Diese Forderungen haben die kommunalen Spitzenverbände gegenüber der Umweltministerkonferenz in einem Gespräch am 4. Juli 2013 vorgetragen. Sie waren gleichfalls Bestandteil der Forderungen an den neuen Bundestag und die neue Bundesregierung. Im Koalitionsvertrag zwischen CDU, CSU und SPD werden diese kommunalen Forderungen im Kapitel „Umwelt und Gesundheit“ (Seite 121), insbesondere bezüglich der Reduzierung von Schadstoffen bereits an der Quelle mit innovativen Techniken, aufgegriffen.

Da auch der Deutschen Umwelthilfe bekannt ist, dass im Rahmen der bestehenden europarechtlichen Regelungen eine Änderung der NO2-Problematik nur dann eintreten wird, wenn die Schadstofftechnik EURO 6 sich auf breiter Front in der Fahrzeugflotte durchgesetzt hat, wären wir Ihnen dankbar, wenn Sie Ihre Kraft und Energie auf die Unterstützung der berechtigten und zielführenden kommunalen Forderungen verwenden würden. Die o. g. Vorschläge sind im Übrigen u.a. durch den Deutschen Städtetag auch mit Vertretern der Generaldirektion Umwelt abgesprochen worden. Auch dort hält man die vorgeschlagenen Maßnahmen für zielführend. Eine Ermächtigungsgrundlage für die Umsetzung der verpflichtenden Verwendung von Baumaschinen mit Partikelfiltern fehlt bisher. Auch hier könnte sich die Deutsche Umwelthilfe im Interesse des Umweltschutzes politisch engagieren.

Am 14.11.2013 hat der Deutsche Städtetag gemeinsam mit den Umweltverbänden eine Tagung „Saubere Luft in den Städten“ durchgeführt. Ziel der Tagung war es, einerseits die aktuellen Überlegungen zur Luftreinhalteplanung auf der europäischen und auf der Bundesebene darzulegen sowie andererseits die bereits umgesetzten Maßnahmen in den deutschen Städten gemeinsam mit Vertretern der Umweltverbände zu diskutieren, um im Interesse eines effektiven Gesundheitsschutzes weitere Fortschritte bei der Luftreinhaltung zu erzielen.

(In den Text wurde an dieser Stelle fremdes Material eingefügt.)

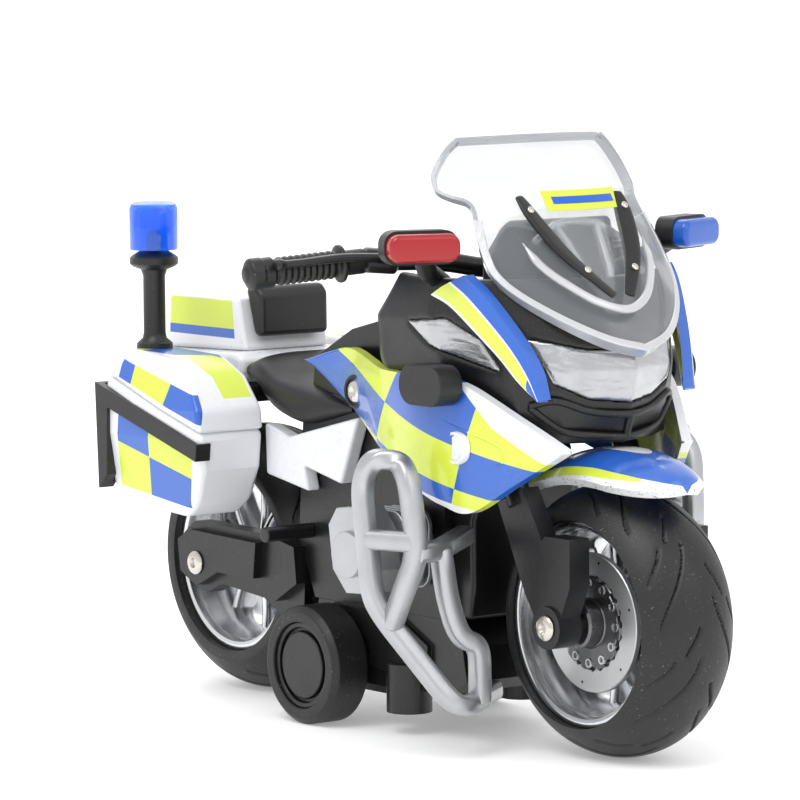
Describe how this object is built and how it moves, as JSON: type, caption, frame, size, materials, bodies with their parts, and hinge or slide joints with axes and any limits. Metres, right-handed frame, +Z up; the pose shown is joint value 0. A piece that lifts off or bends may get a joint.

Ein Ergebnis dieser Tagung war, dass die Vertreterin der Generaldirektion Umwelt der Europäischen Kommission vom intensiven Engagement der deutschen Städte und Regionen in der Luftreinhalteplanung beeindruckt war. Weiterhin bestand Konsens zwischen allen Beteiligten, dass die umwelt- und gesundheitspolitischen Ziele der europäischen Luftqualitätsrichtlinie unbestritten richtig seien. Allerdings wurde von allen Beteiligten auch deutlich gemacht, dass nur gemeinsame Anstrengungen der verschiedenen Akteure weitere Fortschritte in der Schadstoffreduktion bringen können.

Vor diesem Hintergrund halten wir den Stil Ihres Schreibens an die Städte und Regionen für inakzeptabel. Zudem werden Sie die weitere Zusammenarbeit mit den Kommunen nur dann weiterhin kooperativ gestalten können, wenn zukünftig unsere Mitgliedkommunen nicht durch derartige Schreiben „an den Pranger gestellt werden“, obwohl sie mit großem Einsatz Maßnahmen der Luftreinhaltung vorantreiben. Wir bitten Sie daher, Ihre Art des Vorgehens zu überdenken und sich zukünftig auf politische Aktionen gemeinsam mit den kommunalen Spitzenverbänden zur Verbesserung der Luftqualität zu konzentrieren. Für ein vertiefendes Gespräch über alle Fragen der Luftreinhaltung stehen wir Ihnen selbstverständlich sehr gerne zur Verfügung“.